President Cyril Ramaphosa on July 10 announced that he had reappointed Lesetja Kganyago for a second term as Reserve Bank governor and filled the two vacant deputy governor positions by appointing Nomfundo Tshazibana and Cassim, who will take up his new role on August 1.

Local consumers and businesses could be paying interest rates that are too high relative to the level of consumer inflation and low level of economic growth.

This is the broad view of South Africa’s major trade union federations, a number of local economists and local business organisations this week.

Lullu Krugel, PwC Strategy& chief economist for Africa, and Christie Viljoen, PwC Strategy& economist, said in a note that the Taylor rule of monetary policy calculation suggested that South Africa’s interest rates were 1% higher than they should be.

This was before this week’s 0.25% cut in the repo rate announced by Kganyago.

Cassim said: “The Taylor rule is based on a paper written by John B Taylor, an academic economist at Stanford University, in 1993.

“The Taylor rule is a very important equation that informs the forecasting model of the Reserve Bank.

“It is your discipline against which you make your argument. They are not mechanical things...

“At the May Reserve Bank monetary policy committee, the Taylor rule said to loosen in the first quarter of next year by 0.25%. In this meeting, the Taylor rule said to loosen in the fourth quarter of this year.”

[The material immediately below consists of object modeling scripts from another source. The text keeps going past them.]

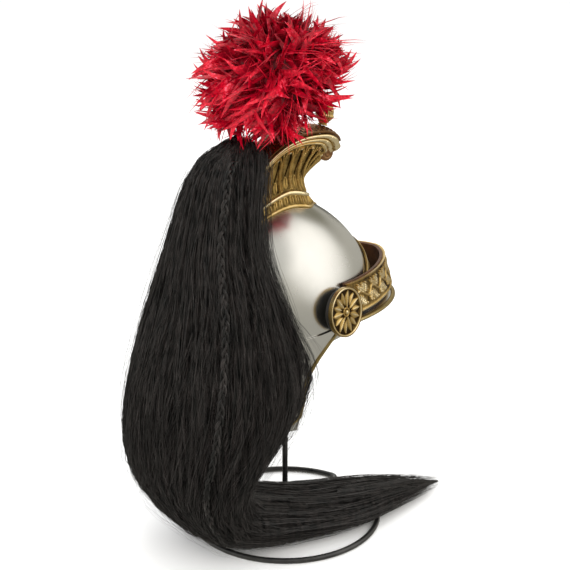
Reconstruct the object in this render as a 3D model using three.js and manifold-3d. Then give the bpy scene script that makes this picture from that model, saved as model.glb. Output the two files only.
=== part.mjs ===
// Cuirassier helmet on its wire stand, in millimetres, +Z up.
// The origin is the foot of the stand's post on the floor. The front of the helmet faces -Y,
// and +X is the wearer's left.
import * as THREE from 'three';
import { mergeVertices } from 'three/addons/utils/BufferGeometryUtils.js';
import Module from 'manifold-3d';

const wasm = await Module();
wasm.setup();

// Driving dimensions

const clearance = 0.3;
const facetAllowance = 0.5;

const stand = {
  wire: 6,
  ringRadius: 102.3,
  spokeTurn: -72,
  spokePastPost: 6,
  cutEndGap: 4,
  bendRadius: 9,
  capRadius: 27,
  capThickness: 9,
};

const skull = {
  browHeight: 255,
  rise: 112,
  halfWidth: 85,
  halfLength: 103,
  centreY: 8,
  fullness: 1.6,
  wall: 1.3,
  frontRim: 3,
  backRim: 30,
};

const neckGuard = {
  wall: 1.2,
  overlap: 13,
  drop: 95,
  taper: 9,
  flare: 18,
  frontY: -10,
  sideCut: 48,
};

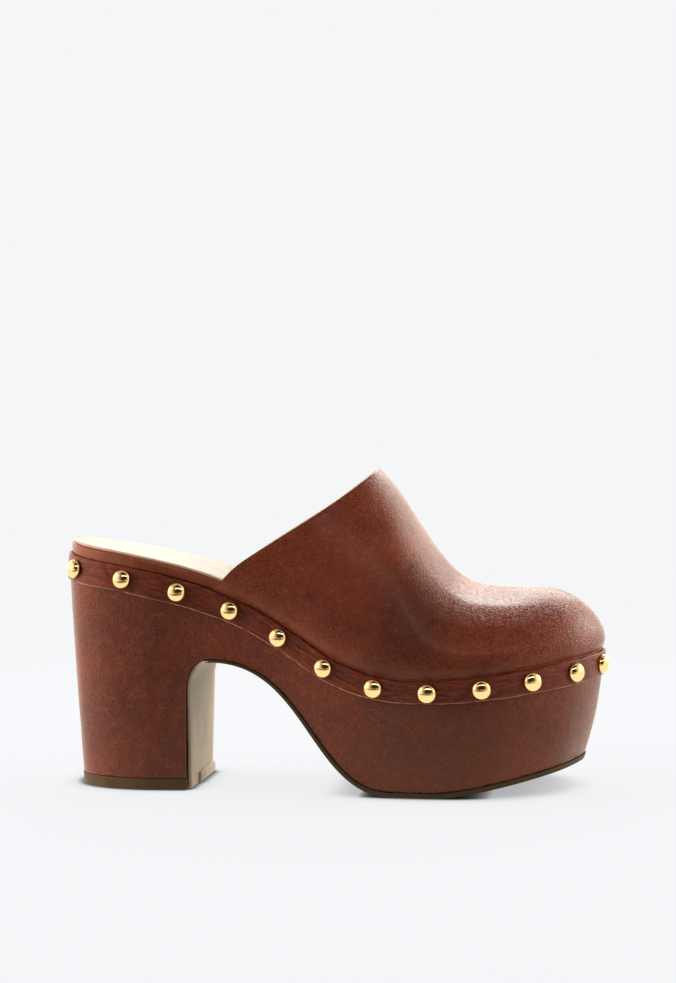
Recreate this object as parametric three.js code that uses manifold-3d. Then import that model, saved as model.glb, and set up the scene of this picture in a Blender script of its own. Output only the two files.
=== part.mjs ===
// Platform mule clog for the right foot, standing empty on its sole.
// Millimetres; +X points to the toe, +Y to the inner (big toe) side, +Z up, floor at z = 0.
// The platform and block heel are one leather-covered unit. A thin rubber outsole runs under
// the forefoot, up the arch and down the heel breast, and a rubber lift ends the heel. A flat
// leather band nailed with domed studs covers the joint between the unit and the upper.
import * as THREE from "three";
import { mergeVertices } from "three/addons/utils/BufferGeometryUtils.js";
import Module from "manifold-3d";

const wasm = await Module();
wasm.setup();

// Driving dimensions
const SHOE_LENGTH = 234.5; // platform, back of the heel to the toe
const BALL_WIDTH = 90; // platform, across the ball
const SEAT_HEIGHT = 99.5; // top of the platform at the back of the heel
const BALL_HEIGHT = 49.3; // top of the platform at the ball
const UPPER_HEIGHT = 89; // peak of the topline above the platform's top at the ball
const HEEL_BREAST = 59; // back of the heel to the top of the heel's front face
const BREAST_LEAN = 0.7; // how far that face leans back by the floor
const ARCH_HEIGHT = 55.5; // floor to the crown of the arch
const CROWN_REACH = 10; // heel breast to the crown of the arch
const TREAD_START = 147; // back of the heel to where the forefoot meets the floor
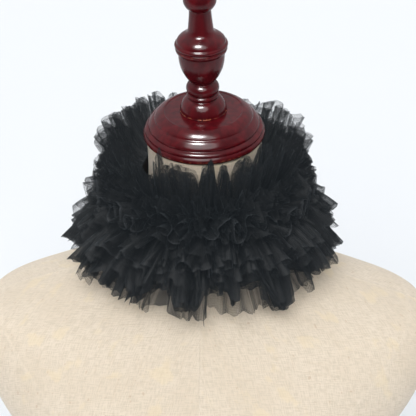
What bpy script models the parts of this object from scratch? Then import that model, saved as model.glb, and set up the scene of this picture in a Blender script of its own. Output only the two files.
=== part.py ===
"""Black tulle ruff collar on a limbless linen dress form with a turned cap and finial.

Metres, +Z up.  The form stands on its flat underside at z = 0, facing -Y.
"""
import math

import bmesh
import bpy
import numpy as np
from mathutils import Vector

# ---- driving sizes (metres, degrees) -------------------------------------------------
CAP_Z = 0.465            # height of the cap's underside centre above the form's flat base
NECK_FORWARD = 9.0       # forward lean of the neck, cap and finial
NECK_SIDE = 1.2          # lean of the same toward the wearer's right (-X)
SEAM_GAP = 0.0004        # clear gap left between pieces that meet

NECK_RADIUS = 0.0495     # form's neck just under the cap
BAND_INNER = 0.0556      # gathering band, inner radius
BAND_WALL = 0.0014
BAND_TOP = -0.036        # band edges, measured along the neck from the cap's underside
BAND_BOTTOM = -0.064
CLOTH_WALL = 0.0013      # one gathered tulle row, as its solid's wall
COLLAR_X = -0.0005       # collar centre, from the cap's underside centre
COLLAR_Y = 0.0075
ROOT_RIPPLE = 0.0006     # pleat depth left where a row is stitched to the band
PLEAT_OPENING = 1.5      # how late along a row its pleats open out

TORSO_SIDES = 44
CAP_SIDES = 44
FINIAL_SIDES = 32
BAND_SIDES = 44

# One row of the table per tulle row, roots listed from the top down.  Root height is from the
# cap's underside; tips are (radius, height) at the side, front and back; pleat is half the depth
# of a pleat at the tip; count is pleats round the neck and steps the facets in each; squeeze
# pinches pleats toward loops; bend_out and bend_up place the bend of the row's profile.
ROW_COLUMNS = ("name", "root", "side", "front", "back", "pleat", "count", "steps",
               "squeeze", "bend_out", "bend_up", "phase")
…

The Black Business Council said that a decrease in the repo rate would give government the necessary window to assess further mitigating policies to steer the economy away from a potential recession.

GROWTH FORECAST

North-West University Business School economist Raymond Parsons said that the Reserve Bank had yet again reduced its growth forecast for the year, this time from 1% to 0.6%, and that there needed to be further robust debate around the future appropriate monetary policy response in these economic circumstances.

FNB chief economist Mamello Matikinca-Ngwenya said in a note that there was a global tilt towards reducing interest rates, with the Federal Reserve expected to ease rates. This could provide room for a further easing of monetary policy in South Africa.

Cosatu said that this week’s 0.25% cut in interest rates was welcome, but it fell far short of the federation’s calls for a “radical decrease in interest rates to stimulate the economy and create new, decent jobs”.

Regarding whether local interest rates where high, given the level of economic growth at less than 1% and consumer inflation at the midpoint of the inflation target range between 3% and 6%, Cassim said: “Basically, the story is as follows: When you think of an economy and think of economic growth, there are two essential vantage points.”

MONETARY POLICY

“The first is that you look at trend economic growth. What is the long-term growth potential of this economy, given the human resources, productivity, investments levels, and so on?

“We used to say that South Africa was a 3% economy. China is a 7% and 8% economy,” Cassim said.

“We now say that South Africa is basically a 1% to 1.5% economy. That is a very important starting point about how you think about monetary policy. We are a country that has 1% economic growth and 4.5% inflation. The key thing about monetary policy is that for the growth levels we have inflation is relatively high if we compare ourselves internationally,” he said.

“I think if growth is where it is because monetary policy is too tight – that’s one thing. However, if growth is where it is because of many other factors then there is not much that monetary policy can do by way of dealing with the problem,” Cassim said.

INFLATION TARGET

A key aspect relating to any interest decision was that there was an inflation target to consider, he said.

“The interesting thing about our price stability is that a 3% to 6% [inflation target] is quite a generous target compared with other emerging market peers – ignoring one or two exceptions such as Turkey. Even in Brazil the inflation target is 4%.

“The average Latin American country’s inflation target is between 2% and 3%. The average Asian emerging market inflation target is 2% to 3%,” he said.

Regarding this week’s interest rate cut, Cassim said: “I think one of the reasons we cut interest rates was because we were of the view that there was slack in the economy and we were of the view that inflation was moderating.

“We were of the view that the state of the economy was worse than what we thought. That is why we cut [the repo rate]. I can’t say we are in the cutting cycle.”